1. By passing in keyword arguments to a pipeline/step's ``call`` method
2. By using a :ref:`parameter file<parameter_files>`

A combination of both keyword arguments and custom parameter files can be used
for configuration, but keep in mind the hierarchy of
:ref:`parameter precedence <Parameter Precedence>` to keep track of which value
will get used if set in multiple locations.


**Example: Configuring a pipeline/step with keyword arguments**

::

	# configuring a pipeline and the steps within the pipeline with keyword arguments
	result = Detector1Pipeline.call('jw00017001001_01101_00001_nrca1_uncal.fits',
	                                save_results=False,
	                                steps={'jump': {'rejection_threshold': 12.0, 'save_results':True}})
	# configuring a pipeline step with keyword arguments
	result = JumpStep.call('jw00017001001_01101_00001_nrca1_uncal.fits',
	                       save_results=True, 'rejection_threshold'=12.0)

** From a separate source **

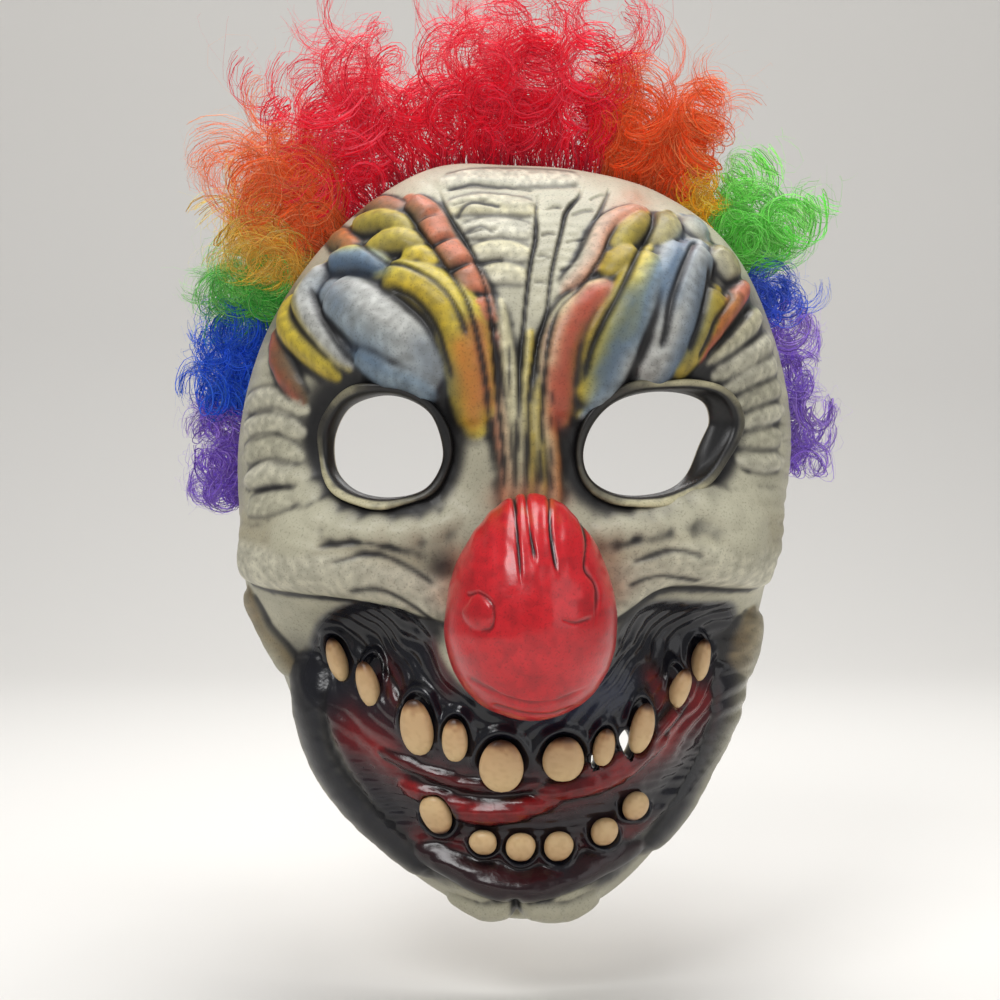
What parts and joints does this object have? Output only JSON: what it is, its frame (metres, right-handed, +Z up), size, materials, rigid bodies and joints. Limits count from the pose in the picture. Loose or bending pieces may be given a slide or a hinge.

Both examples above show how to configure the jump detection step with the same
settings - the ``rejection_threshold`` set to 12.0, and ``save_results`` set to True to indicate
the result from the step should be written to an output file.

The first example shows when the jump step is run inside a pipeline - because a
pipeline consists of many steps, parameters for a substep are specified within
the ``steps`` argument, a nested dictionary keyed by each substep and again by each
possible parameter for each substep. Pipeline-level arguments (in this case,
``save_results``) are passed in individually as keyword arguments. Note that in this
example, the 'save_results' argument within ``steps`` will override the
pipeline-level 'save_results' argument.

The second example shows the same configuration to the jump step, but this time
when the step is run standalone. Here, there is no ``steps`` dictionary argument
and all arguments can be passed to the step directly since it is now at the step level.

**Example: Configuring a pipeline/step with a parameter file**

To use a custom parameter file, set the ``config_file`` parameter:

::

	# passing a custom parameter file to a pipeline
	result = Detector1Pipeline.call("jw00017001001_01101_00001_nrca1_uncal.fits",\
	                                config_file='calwebb_detector1.asdf')

Again, note the :ref:`parameter precedence<Parameter Precedence>` rules. If an
override parameter file passed in does not contain the full set of required
parameters for a step, the others will be obtained according to those rules and
may grab values from the CRDS-chosen parameter file as well. If a custom
parameter file is passed in to ``config_file`` AND an argument is passed directly
to the pipeline/step class, the value in the parameter file is overridden.

.. _setting_parameters_python:

Setting Step Parameters on a Pipeline or Individual Step
--------------------------------------------------------

All steps have parameters that can be set to change various aspects
of how they execute (e.g switching on and off certain options in a step,
setting thresholds). By default, the values of these parameters are set in
the CRDS-chosen parameter file (and if absent, defer to the coded defaults),
but they can be overridden if desired.

**As Arguments to a Pipeline / Step**

As discussed in :ref:`above<configuring_pipeline_python>`, when setting a
step-level parameter when that step is a substep of a pipeline, it must be passed
to the `steps` argument dictionary. For example, to change the ``rejection_threshold``
parameter of the jump detection step when running the full Detector1Pipeline:

::

	from jwst.pipeline import Detector1Pipeline
	result = Detector1Pipeline.call('jw00017001001_01101_00001_nrca1_uncal.fits',
	                                 steps={'jump': {'rejection_threshold':12.0)}})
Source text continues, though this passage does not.